9. The establishment of the Australian Securities and Investments Commission, which was intended to regulate the financial industry, but has been criticized for being too lenient on banks and other financial institutions. However, criticized for focusing on small businesses.
10. The decision to allow foreign investment in Australian farmland, despite concerns about the impact on local communities and the environment. This has led to oligopolies in many industries like Milk production.
11. The decision to increase funding for private schools, despite concerns about the impact on public schools and education inequality.
12. The introduction of the Goods and Services Tax, which was intended to simplify the tax system, has been criticized for being regressive and unfairly impacting low-income households.
Locally the NT has not escaped several Politically motivated decisions as well.
1. The decision to build the Inpex gas project, which was seen as a major economic boon for the Northern Territory but has been criticized for its environmental impact, badly negotiated water use, and the failures to economically plan for Boom and bust cycles.
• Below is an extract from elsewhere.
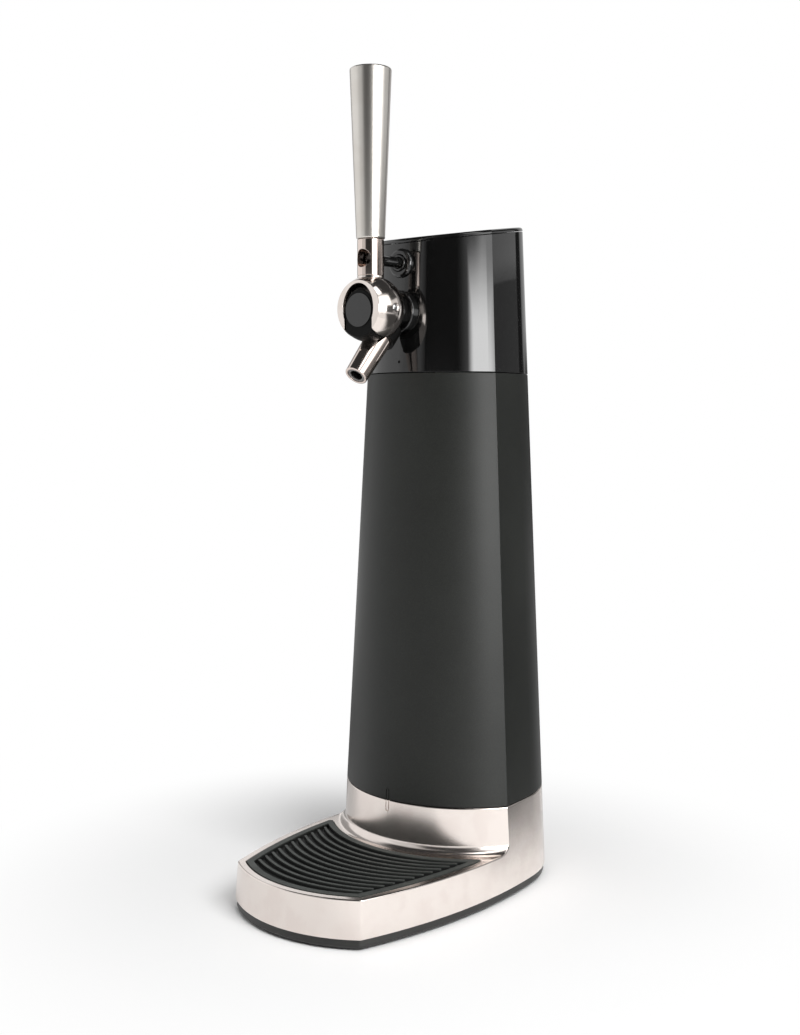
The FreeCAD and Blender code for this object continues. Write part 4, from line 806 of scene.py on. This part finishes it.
def slope_block(drop, side):
    """A block on one side (1 above, -1 below) of the lid's plane, lowered by a drop."""
    size = 0.4
    bpy.ops.object.select_all(action="DESELECT")
    middle = LID_POINT + LID_NORMAL * (side * size / 2 - drop)
    bpy.ops.mesh.primitive_cube_add(size=size, location=middle, rotation=(LID_SLOPE, 0, 0))
    return bpy.context.object


def bore(node, radius, depth, gap=0.2 * MM):
    """A bar that clears a round node on the cap's front, from in front to a depth."""
    low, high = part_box(node)
    middle = (low + high) / 2
    front = -at_height(FRONT_REACH, middle.z)
    return round_cutter(
        radius + gap, (middle.x, front - 20 * MM, middle.z), (middle.x, front + depth, middle.z)
    )


def make_cap():
    low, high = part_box("cap_shell")
    piece = walled_block("cap_skin", low.z, high.z + BLOCK_OVER)
    cut(piece, slope_block(LID_WALL + SEAM_GAP, 1))
    soften(piece, CAP_ROUND)
    cut(
        piece,
        walled_block("cap_space", low.z - MM, high.z + SPACE_OVER, CAP_WALL),
        bore("tap_flange", FLANGE_RADIUS, FLANGE_SEAT), bore("tap_flange", SHANK_RADIUS, THROUGH),
        bore("rod_bezel", BEZEL_RADIUS, BEZEL_SEAT), bore("rod_bezel", BEZEL_NECK, THROUGH),
        bore("indicator_light", LIGHT_RADIUS, THROUGH, LIGHT_GAP),
    )
    smooth(piece)
    finish_piece(piece, finishes["cap_black"], "tower", "cap_black", "cap_shell")


def make_lid():
    low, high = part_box("cap_lid")
    corner = LID_ROUND + 0.2 * MM
    piece = walled_block("lid_skin", low.z - BLOCK_OVER, high.z + BLOCK_OVER, corner=corner)
    cut(piece, slope_block(0, 1), slope_block(LID_WALL, -1))
    mode("EDIT")
    pick("edges", lambda e, m: all(abs((v.co - LID_POINT).dot(LID_NORMAL)) < 0.02 * MM for v in e.verts))
    bpy.ops.mesh.bevel(offset=LID_ROUND, segments=6, clamp_overlap=False)
    for side in (-1, 1):
        for y in TAB_PLACES:
            under = LID_POINT.z + (y - LID_POINT.y) * math.tan(LID_SLOPE) - LID_WALL
            bpy.ops.mesh.primitive_cube_add(
                size=1, location=(side * TAB_X, y, under - TAB_SIZE[2] / 2), scale=TAB_SIZE
            )
    mode("OBJECT")
    smooth(piece)
    finish_piece(piece, finishes["cap_black"], "lid", "cap_black", "cap_lid")


make_cap()
make_lid()

# %% [markdown]
# The base is a satin shell with a step: the front is low and holds the mat, and the rear rises
# to carry the tower. It starts as a full-height block between two outlines. A spun cutter then
# clears the space over the mat, and the cutter's own round leaves the soft fillet at the foot
# of the riser.

# %% Base shell
LEDGE = 24.6 * MM
RISER_FILLET = 5.0 * MM
RISER_DRAFT = math.radians(2.3)
BASE_CORNER = 4.0 * MM
BASE_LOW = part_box("base_pan")[1].z
BASE_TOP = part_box("base_shell")[1].z
MAT_INSET = 4.5 * MM
MAT_REAR_RADIUS = 80.0 * MM
MAT_REAR_REACH = 17.6 * MM
TRAY_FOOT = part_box("drip_tray")[0].z
SLIP = 0.2 * MM
RECESS_CORNER = 1.8 * MM
CUTTER_OVER = 5 * MM
RECESS_TOP = LEDGE + CUTTER_OVER
MOUTH_RADIUS = 44.4 * MM
MOUTH_FLOOR = 7 * MM
BASE_ROUND = 0.7 * MM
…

2. The introduction of the Cashless Debit Card in certain communities, which was intended to reduce social welfare dependency and promote responsible spending but has been criticized for being stigmatizing and ineffective.
3. The establishment of the Northern Territory's Economic Reconstruction Commission, which was intended to promote economic growth and development in the wake of the COVID-19 pandemic but has been criticized for not adequately consulting with local or Indigenous communities. To date without effective auditing reports has reportedly wasted over $650 Million of taxpayer funds on mercantilism-based projects.
4. The decision to allow fracking in the Northern Territory, which was seen as a potential source of economic growth but has been controversial due to its massive reliance on taxpayer subsidies and public concerns about the environmental impact and potential risks to local communities.
5. The introduction of the NT Home Improvement Scheme, which provided funding for home renovations and repairs in the wake of Cyclone Marcus but has been criticized for being too limited in scope and not adequately addressing the needs of all affected communities. It also was reportedly rife with fraud and government nepotism and corruption.
6. The decision to provide tax breaks and other incentives to attract mining companies to the Northern Territory, which has been seen as a potential source of economic growth but has been criticized for not adequately considering the previous failures in contract negotiation terms, royalty payments, rehabilitation projects and the potential environmental and social impact of mining activities.
7. The establishment of the Northern Territory Infrastructure Development Fund, which was intended to support the development of infrastructure projects in the Northern Territory but has been criticized for not adequately addressing actual infrastructural needs in both suburban and urban areas and completely ignoring the needs of remote and Indigenous communities.
In addition to these specific examples, there are broader concerns about the overall impact of government intervention on economic growth and prosperity. When government intervention is influenced by political considerations, it can lead to an inefficient allocation of resources and a decrease in overall economic growth. This can be particularly damaging in developing economies, where limited resources must be allocated carefully in order to promote economic development and improve the standard of living for citizens.
In my opinion, while government intervention can be beneficial in certain limited areas, it is important to be mindful of the potential for political considerations to influence economic policy. By ensuring that government intervention is guided by economic and social welfare considerations, rather than political considerations, we can promote a more efficient and prosperous economy for all.